**Extracted entries:**
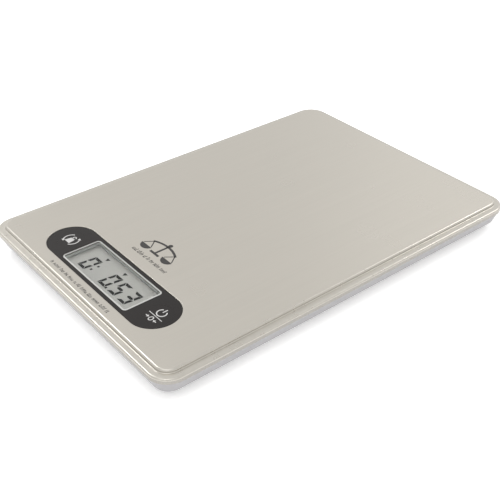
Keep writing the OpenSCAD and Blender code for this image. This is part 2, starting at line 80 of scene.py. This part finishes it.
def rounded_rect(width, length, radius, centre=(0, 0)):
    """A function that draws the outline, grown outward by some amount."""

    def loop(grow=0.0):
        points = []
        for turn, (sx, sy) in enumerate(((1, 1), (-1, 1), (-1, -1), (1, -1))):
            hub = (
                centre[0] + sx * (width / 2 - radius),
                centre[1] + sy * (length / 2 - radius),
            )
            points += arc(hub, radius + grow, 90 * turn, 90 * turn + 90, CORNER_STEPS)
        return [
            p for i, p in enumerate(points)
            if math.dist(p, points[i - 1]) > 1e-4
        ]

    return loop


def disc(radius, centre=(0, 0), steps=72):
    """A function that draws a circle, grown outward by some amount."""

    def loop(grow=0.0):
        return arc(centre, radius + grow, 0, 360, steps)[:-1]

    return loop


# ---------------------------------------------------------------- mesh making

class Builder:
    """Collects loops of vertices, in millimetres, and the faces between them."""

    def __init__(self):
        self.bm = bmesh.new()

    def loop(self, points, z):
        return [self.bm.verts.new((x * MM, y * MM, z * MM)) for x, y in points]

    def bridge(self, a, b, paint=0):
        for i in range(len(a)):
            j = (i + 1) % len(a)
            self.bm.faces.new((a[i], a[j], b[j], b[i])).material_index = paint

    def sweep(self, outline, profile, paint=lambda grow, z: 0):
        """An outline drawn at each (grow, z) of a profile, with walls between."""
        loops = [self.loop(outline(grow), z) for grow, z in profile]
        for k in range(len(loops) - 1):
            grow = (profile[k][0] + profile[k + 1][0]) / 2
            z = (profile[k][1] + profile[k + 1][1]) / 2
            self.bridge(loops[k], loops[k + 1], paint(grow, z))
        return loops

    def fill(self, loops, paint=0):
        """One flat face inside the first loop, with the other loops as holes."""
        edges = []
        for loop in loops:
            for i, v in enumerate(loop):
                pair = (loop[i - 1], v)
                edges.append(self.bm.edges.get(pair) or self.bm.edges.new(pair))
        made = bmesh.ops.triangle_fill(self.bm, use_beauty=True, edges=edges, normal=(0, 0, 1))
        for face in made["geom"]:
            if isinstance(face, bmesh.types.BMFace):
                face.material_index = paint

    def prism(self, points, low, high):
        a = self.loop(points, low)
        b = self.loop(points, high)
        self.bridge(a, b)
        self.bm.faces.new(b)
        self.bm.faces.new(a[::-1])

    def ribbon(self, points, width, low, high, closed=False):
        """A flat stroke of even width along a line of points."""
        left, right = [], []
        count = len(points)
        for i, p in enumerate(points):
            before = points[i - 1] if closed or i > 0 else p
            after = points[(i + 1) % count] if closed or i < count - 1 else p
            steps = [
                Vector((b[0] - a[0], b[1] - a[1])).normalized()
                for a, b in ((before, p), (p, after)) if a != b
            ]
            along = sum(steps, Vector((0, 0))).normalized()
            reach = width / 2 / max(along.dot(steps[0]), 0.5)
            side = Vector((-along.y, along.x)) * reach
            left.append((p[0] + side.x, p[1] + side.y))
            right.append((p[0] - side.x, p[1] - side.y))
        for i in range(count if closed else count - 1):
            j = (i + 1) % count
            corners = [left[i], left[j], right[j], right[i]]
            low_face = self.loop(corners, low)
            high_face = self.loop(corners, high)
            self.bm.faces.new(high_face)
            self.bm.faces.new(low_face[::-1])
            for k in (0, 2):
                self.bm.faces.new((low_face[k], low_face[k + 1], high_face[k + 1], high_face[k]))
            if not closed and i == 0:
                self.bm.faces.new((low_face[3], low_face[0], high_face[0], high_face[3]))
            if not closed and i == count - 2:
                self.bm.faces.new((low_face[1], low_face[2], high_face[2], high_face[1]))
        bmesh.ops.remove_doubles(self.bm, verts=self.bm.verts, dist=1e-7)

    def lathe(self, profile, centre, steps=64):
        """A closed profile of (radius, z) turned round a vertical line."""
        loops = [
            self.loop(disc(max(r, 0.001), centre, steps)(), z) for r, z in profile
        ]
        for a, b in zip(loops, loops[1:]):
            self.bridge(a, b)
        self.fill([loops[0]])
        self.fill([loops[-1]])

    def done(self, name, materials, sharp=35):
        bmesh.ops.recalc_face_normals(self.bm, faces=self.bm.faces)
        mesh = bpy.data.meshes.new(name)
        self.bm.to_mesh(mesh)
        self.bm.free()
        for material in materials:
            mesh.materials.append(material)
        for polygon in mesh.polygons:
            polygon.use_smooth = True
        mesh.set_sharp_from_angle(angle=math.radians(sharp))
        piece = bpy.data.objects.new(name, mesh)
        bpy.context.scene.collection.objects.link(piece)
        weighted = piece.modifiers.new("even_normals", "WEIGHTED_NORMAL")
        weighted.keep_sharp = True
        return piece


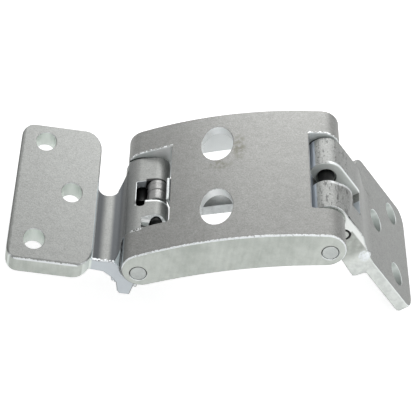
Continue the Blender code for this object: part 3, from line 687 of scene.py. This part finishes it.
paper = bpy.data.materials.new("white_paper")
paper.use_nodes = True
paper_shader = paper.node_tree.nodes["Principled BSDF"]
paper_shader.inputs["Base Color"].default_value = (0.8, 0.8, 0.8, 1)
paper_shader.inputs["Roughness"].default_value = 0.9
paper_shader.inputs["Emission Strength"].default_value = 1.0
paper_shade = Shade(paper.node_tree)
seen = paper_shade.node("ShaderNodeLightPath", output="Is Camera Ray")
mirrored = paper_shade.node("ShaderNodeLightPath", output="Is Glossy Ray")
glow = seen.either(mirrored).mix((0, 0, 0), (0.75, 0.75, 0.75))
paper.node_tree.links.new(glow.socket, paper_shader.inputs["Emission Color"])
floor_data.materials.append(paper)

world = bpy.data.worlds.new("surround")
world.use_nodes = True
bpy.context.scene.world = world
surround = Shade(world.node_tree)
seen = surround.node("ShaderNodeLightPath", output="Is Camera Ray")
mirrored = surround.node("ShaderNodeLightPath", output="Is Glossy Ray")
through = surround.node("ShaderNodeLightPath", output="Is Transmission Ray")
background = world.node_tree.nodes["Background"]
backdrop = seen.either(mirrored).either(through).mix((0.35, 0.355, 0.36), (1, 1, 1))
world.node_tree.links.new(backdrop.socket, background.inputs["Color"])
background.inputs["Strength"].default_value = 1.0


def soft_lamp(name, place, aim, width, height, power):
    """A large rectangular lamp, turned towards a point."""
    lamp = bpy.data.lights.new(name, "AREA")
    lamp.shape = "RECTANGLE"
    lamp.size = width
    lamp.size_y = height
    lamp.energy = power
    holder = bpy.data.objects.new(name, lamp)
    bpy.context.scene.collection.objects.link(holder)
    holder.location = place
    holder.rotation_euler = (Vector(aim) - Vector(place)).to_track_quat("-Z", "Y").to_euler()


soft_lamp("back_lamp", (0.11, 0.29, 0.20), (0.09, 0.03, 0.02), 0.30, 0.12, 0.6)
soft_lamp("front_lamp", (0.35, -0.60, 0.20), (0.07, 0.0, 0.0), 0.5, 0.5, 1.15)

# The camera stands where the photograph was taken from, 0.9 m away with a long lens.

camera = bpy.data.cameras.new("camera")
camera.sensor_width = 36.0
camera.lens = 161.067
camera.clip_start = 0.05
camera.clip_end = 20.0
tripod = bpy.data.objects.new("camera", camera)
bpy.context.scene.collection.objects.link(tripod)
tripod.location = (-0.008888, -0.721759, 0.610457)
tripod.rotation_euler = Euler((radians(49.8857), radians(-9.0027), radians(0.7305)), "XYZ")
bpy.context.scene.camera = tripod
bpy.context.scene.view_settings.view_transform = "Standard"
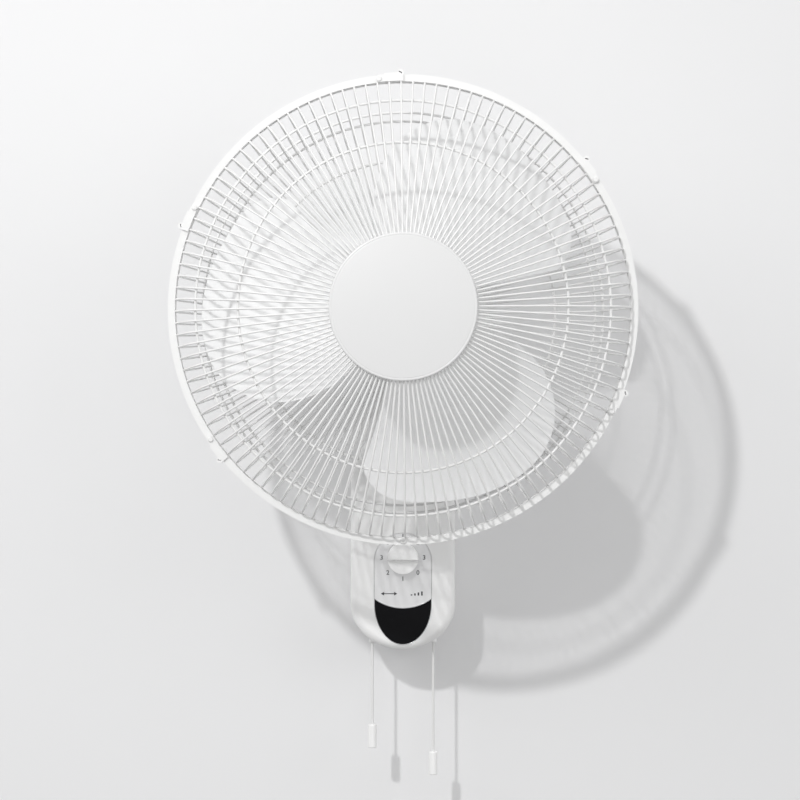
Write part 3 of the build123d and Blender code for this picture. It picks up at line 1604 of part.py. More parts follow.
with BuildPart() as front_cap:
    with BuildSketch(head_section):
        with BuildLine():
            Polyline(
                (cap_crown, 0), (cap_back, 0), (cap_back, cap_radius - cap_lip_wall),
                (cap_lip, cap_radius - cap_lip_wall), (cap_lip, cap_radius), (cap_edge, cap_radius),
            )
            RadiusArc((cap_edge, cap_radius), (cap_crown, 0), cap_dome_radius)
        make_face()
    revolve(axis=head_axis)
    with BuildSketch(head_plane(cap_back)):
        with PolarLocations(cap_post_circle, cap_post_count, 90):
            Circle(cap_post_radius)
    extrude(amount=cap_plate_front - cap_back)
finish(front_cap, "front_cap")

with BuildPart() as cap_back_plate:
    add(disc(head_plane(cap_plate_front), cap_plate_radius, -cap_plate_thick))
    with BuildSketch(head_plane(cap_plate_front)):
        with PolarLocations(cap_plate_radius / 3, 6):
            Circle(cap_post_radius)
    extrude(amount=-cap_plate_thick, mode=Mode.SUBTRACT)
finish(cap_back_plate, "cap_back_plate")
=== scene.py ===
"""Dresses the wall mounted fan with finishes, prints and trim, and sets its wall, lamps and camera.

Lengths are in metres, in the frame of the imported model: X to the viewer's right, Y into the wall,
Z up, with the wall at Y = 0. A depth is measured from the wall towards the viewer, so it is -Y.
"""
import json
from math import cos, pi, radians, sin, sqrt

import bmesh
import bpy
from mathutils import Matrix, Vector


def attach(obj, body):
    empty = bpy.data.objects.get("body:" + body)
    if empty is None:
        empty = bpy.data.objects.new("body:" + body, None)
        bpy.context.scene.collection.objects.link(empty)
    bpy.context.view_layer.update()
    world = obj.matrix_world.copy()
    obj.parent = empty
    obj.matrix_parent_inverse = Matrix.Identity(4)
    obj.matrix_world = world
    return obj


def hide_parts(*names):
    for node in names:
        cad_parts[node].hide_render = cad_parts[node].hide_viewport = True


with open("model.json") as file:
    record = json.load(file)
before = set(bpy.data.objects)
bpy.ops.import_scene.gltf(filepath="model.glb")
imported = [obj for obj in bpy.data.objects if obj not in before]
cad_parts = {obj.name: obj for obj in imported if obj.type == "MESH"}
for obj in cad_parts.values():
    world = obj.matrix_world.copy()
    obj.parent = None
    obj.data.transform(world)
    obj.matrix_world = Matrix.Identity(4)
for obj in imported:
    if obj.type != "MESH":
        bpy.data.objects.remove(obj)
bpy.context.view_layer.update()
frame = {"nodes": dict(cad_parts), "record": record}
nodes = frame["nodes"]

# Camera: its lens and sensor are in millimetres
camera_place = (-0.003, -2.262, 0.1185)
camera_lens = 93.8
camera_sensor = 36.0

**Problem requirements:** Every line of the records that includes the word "None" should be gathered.

**Written solution:**
    if empty is None:
        empty = bpy.data.objects.new("body:" + body, None)
    obj.parent = None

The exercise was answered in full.